Security conference talks fall into two categories
* we designed a distributed entropy siphon to perform a black-box hypervisor side channel escape and chain-load a persistent rootkit into the CPU cache
* we looked behind the sofa and found an entire industry of products/services that have made no attempt at security at all and are therefore vulnerable to the most basic issues that we've been finding in everything for the past 30 years, and no-one else had bothered to look.

@richardstephens

At least at academic security conferences, there’s also a load of ‘We designed this complex mitigation for a class of vulnerability in {Android,Linux} but did not look at why this class of vulnerability does not exist in {some other mainstream OS} and compare our complex mitigation against their technique that eliminates the problem by construction’.

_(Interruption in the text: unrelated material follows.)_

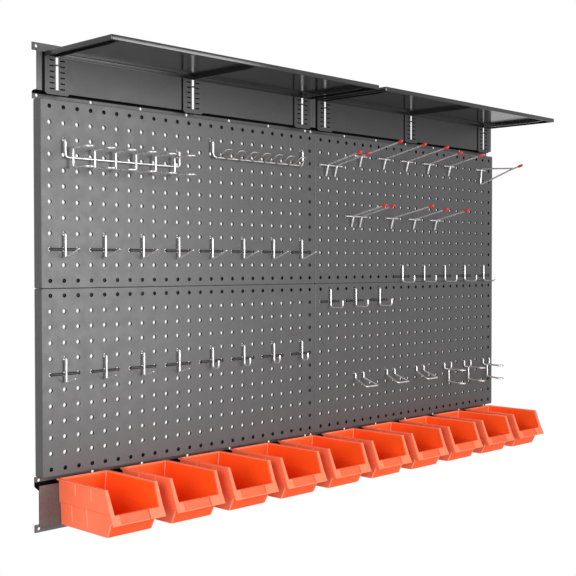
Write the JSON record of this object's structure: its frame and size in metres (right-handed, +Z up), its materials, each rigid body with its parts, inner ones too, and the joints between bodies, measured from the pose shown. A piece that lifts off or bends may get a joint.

@david_chisnall @richardstephens and as it's academic they will use overblown academic english everywhere. Why say "use" when you can say "utili[sz]e" and the need to link every sentence together with "however" and "therefore" so that no knows what the hell they're talking about.

@tautology @richardstephens

In some places (my favourite: you can global replace 'in order to' with 'to' and improve readability in almost any paper). But also there's a hard page limit, so before publication someone will have gone through and deleted a load of words to make paragraphs smaller, which also hurts readability.

@tautology @richardstephens @david_chisnall not that often in my experience. See for example your example.